Monday, July 29, 2019
The number of large-ish projects that remain unfinished this summer (including lack of blogging and knitting) is getting a little out of hand. Thus I have made a few daily mini-goals for this week's family vacation time. Blogging is going well (twice in two days - woot!) as is some daily progress on this long-unfinished sweater. I've simply made it a goal to knit a few rows while chatting with the relatives.

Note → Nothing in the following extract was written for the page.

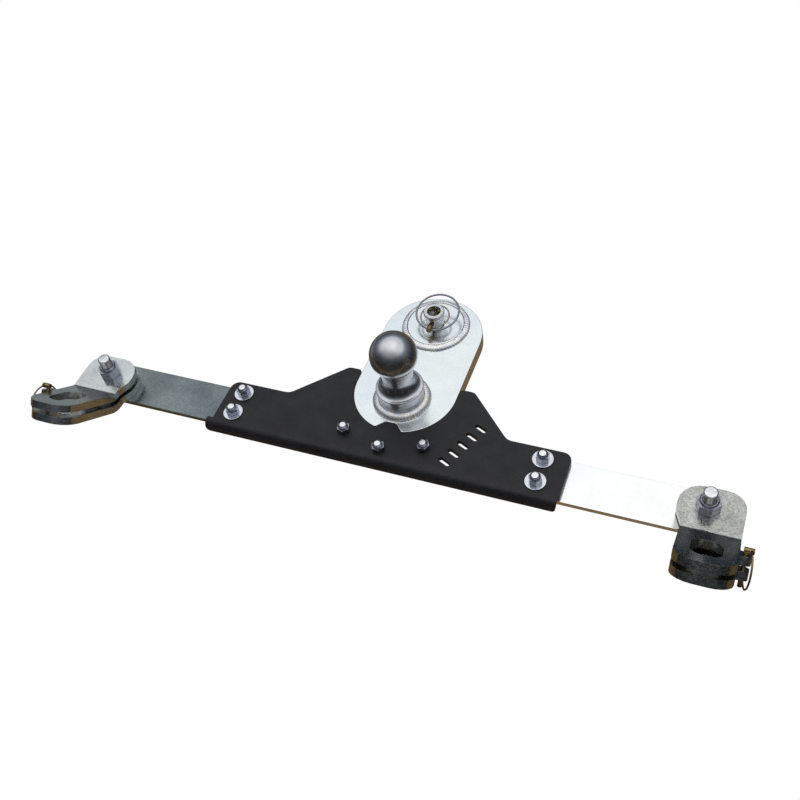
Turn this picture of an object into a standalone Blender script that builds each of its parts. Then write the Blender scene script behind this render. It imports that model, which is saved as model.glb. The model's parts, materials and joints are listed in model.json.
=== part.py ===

I've also played the viola, lesson planned, and written a few emails. And in case you are worried about my vacation, I have also kayaked, hiked (saw three bears yesterday), eaten some wonderful meals, and of course had some quality hang out time with the nieces, nephews, and their parents. Now I have to go accomplish some more goals... Till soon!
Sunday, July 28, 2019
The lovely folks at Baker Seeds in Missouri did it again. They enticed me with interesting vegetable varieties that I just had to try. I've been reading about the Three Sisters for a few years, the system of companion planting corn, beans, and squash the Native Americans used to maximize soil usage. I was nervous about trying to grow corn, but then I ran across Maize Morado, a black corn that is grown in South America. Peruvians make a delicious drink called Chicha Morado with this variety of corn, so I definitely needed to take the plunge. I chose Cherokee Trail of Tears black beans to climb up the corn, and Delicata squash to fill out the understory.
So far there is one corn plant with a tassle and no corn on the stalk. The beans also have not started blooming yet. But it is super cool to see the beans use the corn plants to climb and use as a support.I had to start the corn a few weeks before the beans to make sure the corn could support these climbers.
At least a few squashes are starting to grow.
I also planted some green beans that are really thin and delicious.
The first batch got used for my first 100% locavore dinner of the season! Purple potatoes and a fresh fried egg rounded out a yummy meal.
The squirrels are starting to knock down the apples, but hopefully there will be a few left for a pie when they are actually ripe.
The snapdragons are looking so pretty this summer!
And nothing says you have a mole problem more than finding squash plants in the middle of the lawn. BIG SIGH.... None of my methods to make them go away seem to be working.
Enjoy what is left of summer. One short week, and I will be back at school teaching.
Thursday, July 11, 2019
As per usual for 2019, the calendar is a few weeks ahead of where I expect it should be. Thus, I am over a week late for the July Yarn-Along at Ginny's. No worries, the projects and reading lists there are fabulous, and I can still sneak my link into the mix.
Last weekend I took a road trip with my mother to Canada to see a dear high school friend get married. We had an unexpected delay in the form of four hours of waiting on the highway while construction got cleared. So I took the opportunity to work a little on my Amiga cardigan. I am sure to run out of yarn, so I found a delightful yak blend yarn to match my discontinued yarn at a new-to-me local yarn store: Copper Centaur Studios. The bonus was serendipitously reconnecting with someone from my undergraduate life, who is one of the owners. How cool is that?
Reading is via audio book today. I just finished The Art of Racing in the Rain by Garth Stein. Whoa! Tear jerker all the way through. It was so good, though. Next up is Der Schimmelreiter by Theodor Storm that I picked up in a used book store in Canada. Looking forward to some delightful 19th century north-German Romantic writing. Join all the other crafters and readers at Ginny's (link in first paragraph).
Till soon, I hope. Keep enjoying summer!